In a letter to the editor, an Irish woman writing in response to the same situation proves her objectivity for all to see. The fact that delegations to international bodies would be required to include women on them, she calls "ridiculous." Doing something like that, she goes on, "may thwart the goal of having the best delegates present in the first place." Her reasons are clear. Having "the best delegates" in such situations, she assumes, will not be possible to guarantee with a quota system. She ends with a plea: "Can we please have a meritocracy in relation to public and private appointments?"

The reaction from a woman about the position of women in the world, incidentally, is not unusual. It's women who argued years ago that women could not be radio and TV announcers because their voices were "funny" or could not be presidents because they were "too emotional to lead" or could not be "doctors" because they were not "scientific" enough. Despite the fact that women's voices were simply different from men's voices, not "funny." Despite the fact that women had led the suffragette movement and the anti-war movement for decades. Despite the fact that women had been the first herbalists, midwives and family doctors for generations.

Social scientists tell us that oppressed people always internalize the expectations of the oppressor. That's why they stay oppressed for so long and so willingly. It makes oppression very easy. Minorities, whoever they are, learn from the dominant race that they are "too slow," "too emotional," "too lazy" or "too weak" to function at the highest levels of a society. They are never "the best candidates" for anything. And they always accept the meritocracy argument, the one by which they leave the public arena backward and bowing. And no wonder.

The meritocracy argument is both a seductive one and a popular one. It sounds right and it sounds humble. It also, I believe, sounds hollow. When we talk about "affirmative action" programs in the United States, we always fret about "getting the best candidates." But, like the letter-writing lady, we never define what constitutes "best."

We fail to wonder aloud whether only those who have experience, pedigree, connections, financial support and the benefit of the fine schools and breeding that go with them, really bring to the table what makes a decision good in the first place. We fail to go out and look for the people who see the world differently in order to make decisions that everyone can see as just.

In this case, as in the case with most minorities, women bring an entirely different worldview to subjects like education, budget priorities, war, wages, health care and the domestic economy that has been missing from the decision-making arena for centuries. And it shows. The fact is that without drawing from an entire pool of possible candidates -- black, white, female, male, Anglo-Saxon and others -- we can't possibly be sure we get the "best" candidates for anything because we leave out half the human race.

We have been using the meritocracy argument for generations and it has never worked. It didn't work for blacks. It didn't work for Catholics. It didn't work for the poor. It didn't work for Jews. And it didn't work for women.

We fail regularly to realize how much more quickly an entire body of people might have risen out of poverty, illiteracy, persecution and discrimination if discrimination had never been permitted in the first place.

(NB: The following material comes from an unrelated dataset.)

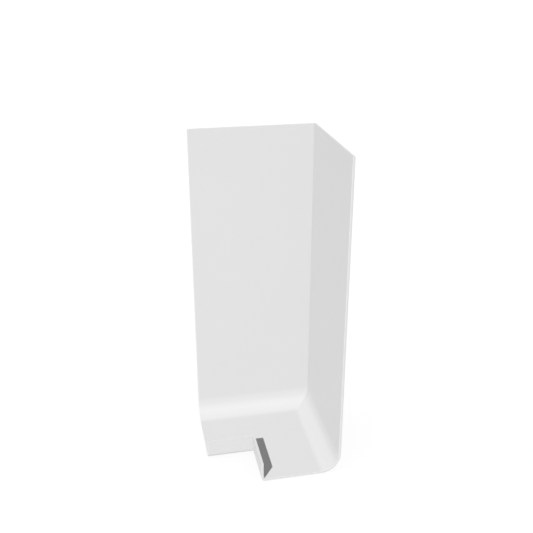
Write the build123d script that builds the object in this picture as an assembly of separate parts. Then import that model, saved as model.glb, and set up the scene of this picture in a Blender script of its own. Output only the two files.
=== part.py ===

You can't help but wonder if Irish Catholics might have gotten out of the slums faster if "Irish need not apply" had been illegal in the 19th-century United States.

You have to wonder if there would be more blacks in the U.S. Congress now if anti-discrimination laws had been instituted sooner for hiring practices and college admissions programs.

No -- one woman on a delegation, if the research on tokenism is correct, will not assure the world that the concerns of women as a class will necessarily be brought to the international arena. But at least the European Union will put 45 of them there at one time in order to try.

By the way, you also have to wonder whether men would make it onto the Irish delegation here at all if the Irish woman's meritocracy argument were rigidly applied. Another article in the same newspaper later in the week reports a "worrisome" situation. Irish boys, the department of education reports, are doing far worse in the Leaving Certs -- Irish high school tests, equivalent to SATs, that rigidly control admission to Irish higher education programs -- than Irish girls are. Pretty soon, at that rate, we'll need a quota program for boys.

I can't help but wonder what will happen to objectivity then.

From where I stand, the position taken by the European Union in its construction of an international parliament is an idea that has merit, an idea whose time has come. Late, yes. Slowly, indeed. Painfully, true. But finally. I never thought I'd live to see the day.